Often, though, people who are bad texters at the beginning of a relationship remain that way throughout. If you’re the polar opposite, then, how can you learn to adapt?
“I’m a very ‘see a message, reply straight away’ vibe,” says 28-year-old Liz from London, who’s been in a relationship for over a year. “My partner is more ‘see a message, read it, forget it’s there, reply in a few days’.” Liz says it took a while for her to learn that if her partner didn’t reply straight away, it wasn’t because she didn’t like her or that she was deliberately ignoring her. Rather, she was just busy or had “mentally replied” instead. “She wasn’t doing anything wrong and didn’t owe me an instant reply; it was [more about] my insecurities and needing validation in a new relationship.”
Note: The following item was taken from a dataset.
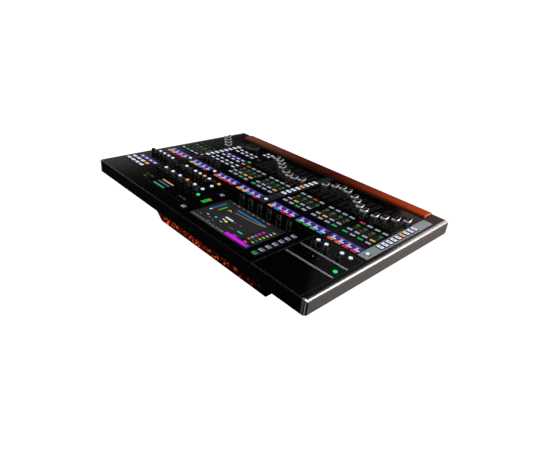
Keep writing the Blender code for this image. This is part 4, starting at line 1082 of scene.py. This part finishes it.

Liz broached the topic when the pair were newly dating, particularly noting her frustration when a text that needed a response – say, about something they were doing that day – went ignored. “We were open with each other about how different we are in texting styles, and she told me that she can get overwhelmed with replying to people,” Liz explains. “We’ve both adapted gradually and naturally. It no longer bothers me if I don’t get a reply for a while and she doesn’t get worried that I’ll be annoyed if she ignores me.”
Liz adds that dynamic has taught her that she doesn’t owe people instant replies, either. “If I’m busy or with other people, now I prioritise my attention to what’s going on in real life, and can reply to others later on.”
Ultimately, a person’s texting style doesn’t necessarily reflect what they’re going to be like IRL, nor how much they like you. What matters most is how well you get along in person, or how comfortably you’re able to communicate about worries like this.
Sometimes a constant texter is annoying, anyway. Romance is better with a bit of mystery. Just maybe not too much, alright?